Questions unanswered

Moscow Police Department spokesman Capt. Anthony Dahlinger declined to answer questions beyond the scope of the agency's Tuesday morning news release when reached later that day.

"All I can speak to is what we put in the press release this morning," he said.

He declined to answer questions about community safety beyond repeating that the homicides were an "isolated targeted incident."

With the lack of information released by investigators, speculation about the homicides on social media has grown. Dahlinger declined to speak on the topic.

"The integrity of the case is of paramount importance," he said.

Autopsies of the victims are scheduled for later this week and will "hopefully provide more definitive information on the exact cause of death," the department wrote in Tuesday's news release.

Mabbutt, a local attorney, said the coroner's office contracts with the Spokane County Medical Examiner's Office to provide autopsies. Once those are completed, Mabbutt will make official rulings.

While Mabbutt has yet to rule an official cause of death, she indicated the cause likely will be stabbing. She does not believe toxicology reports, which can take four to six weeks, will be relevant "in the actual manner or cause of death."

Investigators continue to say they believe the deaths are an isolated incident and there is no "imminent threat" to the community.

"I do trust our police department to be honest about this," Mayor Art Bettge said Tuesday morning of investigators assessment that there's no ongoing threat to the public.

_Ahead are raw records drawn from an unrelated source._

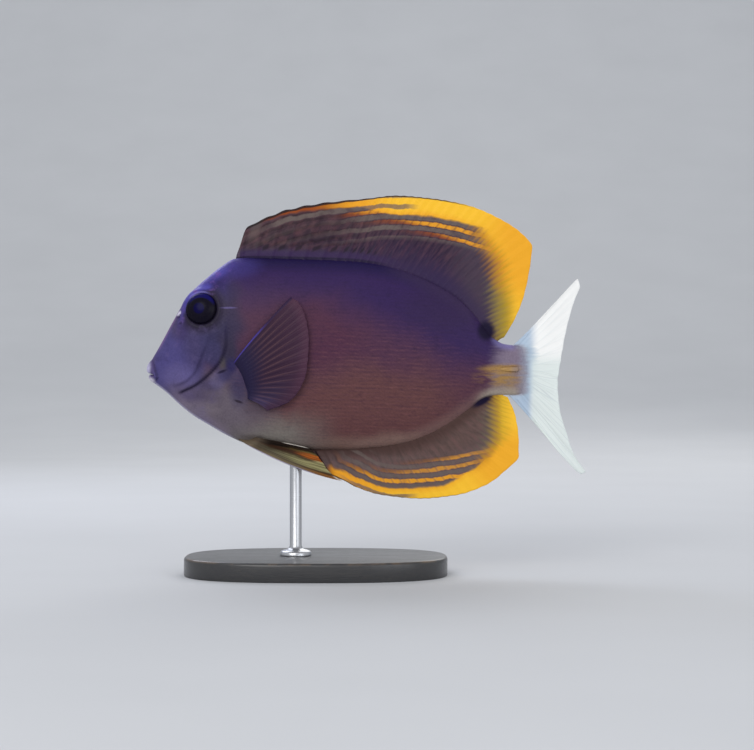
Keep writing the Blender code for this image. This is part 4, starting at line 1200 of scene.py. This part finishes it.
# %% [markdown]
# ## The fins' paint
# Dorsal and anal fin share one scheme: a brown-violet field, rows of orange and grey lines that run
# parallel to the margin, and a yellow margin that widens towards the tail. Every line is a wave over the
# stored distance from the margin. Noise that is stretched along the rays frays the lines' ends, because
# real pigment lies between the rays.

# %% Draw ribs and frayed lines
JOINT_SHARE = 0.035


def start_fin(name, coat=0.02, gloss=0.1):
    """A fin's finish, then its ray number, share from root to tip, distance from the margin, height over
    the body and distance to the nearest ray."""
    f = Finish(name, coat=coat, coat_roughness=0.3, gloss=gloss)
    ray, share, rim, rise = (f.attribute(key) for key in ("ray", "share", "rim", "rise"))
    return f, ray, share, rim, rise, abs(fraction(ray + 0.5) - 0.5)


def frayed_by(f, ray, share, stretch=3):
    """Noise drawn out along the rays, from about -0.5 to 0.5."""
    return f.noise(f.vector(ray * 2, share * stretch), 1, 3, 0.6) - 0.5


def branched(off_ray, share):
    """Ribs that fork a third of the way out, as a height from 0 to 1."""
    fork = abs(off_ray - share.ramp(0.35, 1, 0, 0.25))
    return fork.ramp(0.13, 0.02) * share.ramp(0.2, 0.5)


def ribbed(off_ray, share):
    """The height of the forked ribs and of the fine cross-joints on them."""
    cross_joints = share.wave(JOINT_SHARE).ramp(0, 0.25)
    return branched(off_ray, share) * 0.7 + cross_joints * off_ray.ramp(0.3, 0.1) * 0.3


print("rays have a joint every", JOINT_SHARE, "of their length")

# %% Paint the dorsal and the anal fin


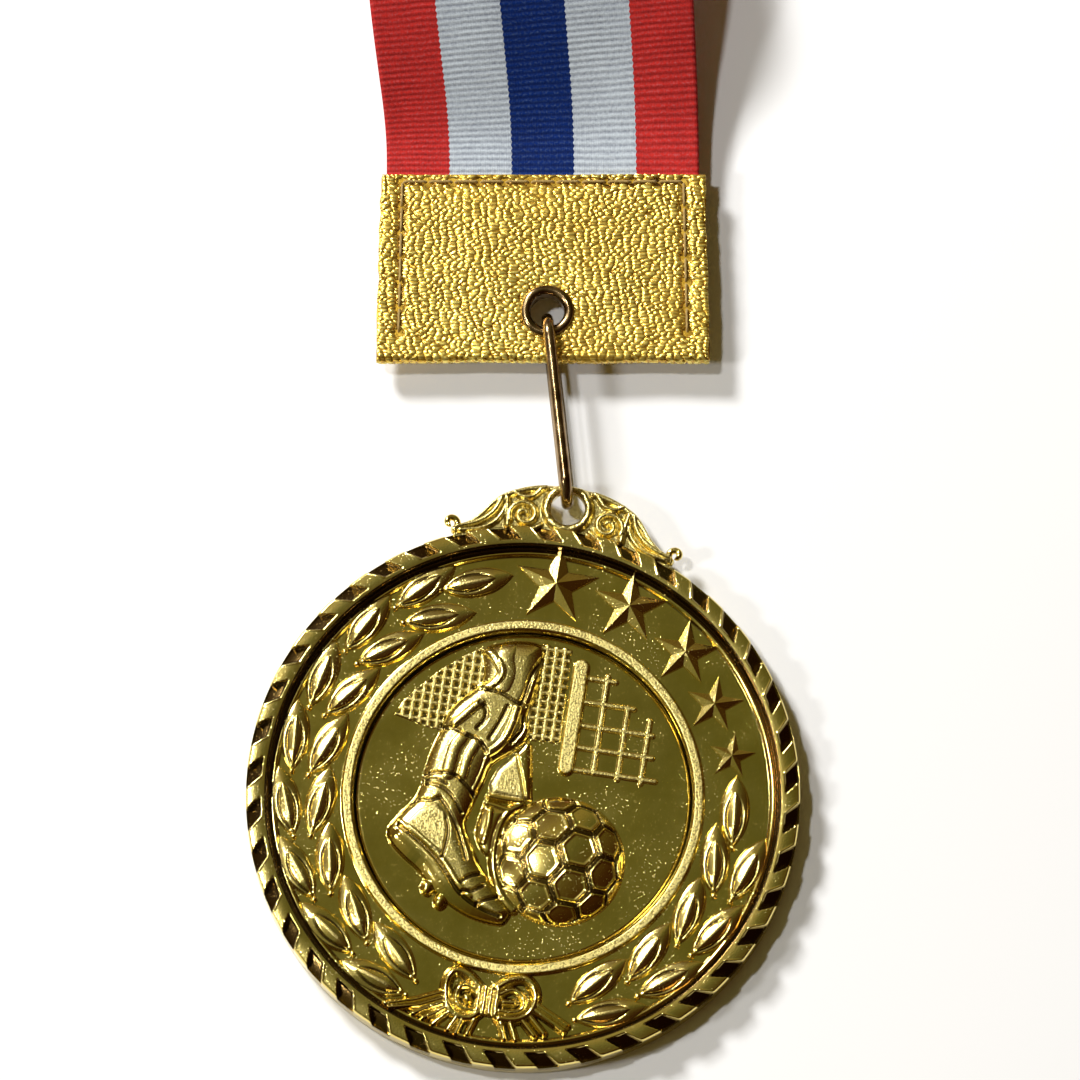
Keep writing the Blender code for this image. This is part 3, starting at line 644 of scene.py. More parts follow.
def bow_height(x, y):
    """Height of a tied bow: rolled loops, a ribbed knot and spread tails."""
    level = np.zeros(x.shape)
    for path in BOW_TAILS:
        d = path_distance(x, y, path)
        level = np.maximum(level, 0.35 * step(0.58, 0.40, d) + 0.5 * (1 - (d / 0.40) ** 2).clip(0, 1))
    for path, wide, tall in BOW_LOOPS:
        d = path_distance(x, y, smooth_chain(path, parts=5))
        roll = (1 - (d / wide) ** 2).clip(0, 1)
        level = np.maximum(level, 0.3 * step(wide + 0.2, wide, d) + (tall - 0.3) * roll)
    from_x, from_y = x - KNOT[0], y - KNOT[1]
    knot = np.maximum(np.abs(from_x) / KNOT_HALF[0], np.abs(from_y) / KNOT_HALF[1])
    ribs = 0.75 + 0.35 * np.abs(np.sin(from_x * pi / KNOT_RIB)) ** 0.7
    return np.maximum(1.15 * level, step(1.0, 0.88, knot) * ribs)


def bow(gold):
    x, y = np.meshgrid(np.arange(-13.2, 10.2, BOW_GRID), np.arange(-29.7, -20.6, BOW_GRID))
    height = bow_height(x, y)
    quads = grid_faces(*x.shape)
    quads = quads[(height.ravel()[quads] > 0.002).any(1)]
    points = np.stack([x, y, FIELD_Z - 0.03 + height], -1).reshape(-1, 3)
    # painted shade on the low parts between the loops, knot and tails
    masks = {"stipple": np.full(len(points), 0.12), "shade_and_tone": (0.7 * step(0.42, 0.15, height)).ravel()}
    return drop_loose(mesh_piece("tied_bow", points, [quads], gold, attributes=masks))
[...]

He acknowledged the community's frustration over a lack of information but said he is assuming police have evidence the crime doesn't extend beyond the house where the students died. Bettge  has not been briefed by police, he said.

The lack of information from investigators likely is meant to protect future prosecution of the case and prevent the suspect from knowing which direction the investigation is headed, Bettge said.

"You don't want the perpetrator to know what's coming along," Bettge said.

When asked if he thinks the killer is still out in the community, Bettge said, "that would be the conclusion that I would draw."

Bettge encouraged community members to reach out for help early if they are struggling to deal with the tragedy and encourage people to wait for information from police before speculating.

A team of Idaho State Police officers descended on the crime scene Tuesday morning. They declined to answer questions.

Investigators said they are continuing to work to identify a person of interest, reconstruct the victim's activities leading up to their deaths, and establish a timeline of relevant events, the department wrote. The Idaho State Police along with "other state and federal law enforcement partners," continue to investigate, police said.

Sandra Barker, public affairs specialist at the FBI in Salt Lake City, confirmed that the federal agency is assisting in the investigation.

Friends of the victims posted on social media Tuesday sharing memories of the group.

Maya Hippenstiel met Kernodle in their hometown of Coeur d'Alene shortly before college. Once at the University of Idaho they became close friends.

"She could fill any room with light and laughter, her presence naturally comforting," Hippenstiel wrote in a text. "She was the type of person that could make anyone laugh. She was rarely serious."

Hippenstiel said she hopes the community keeps Kernodle's memory alive, adding "it's what she deserves."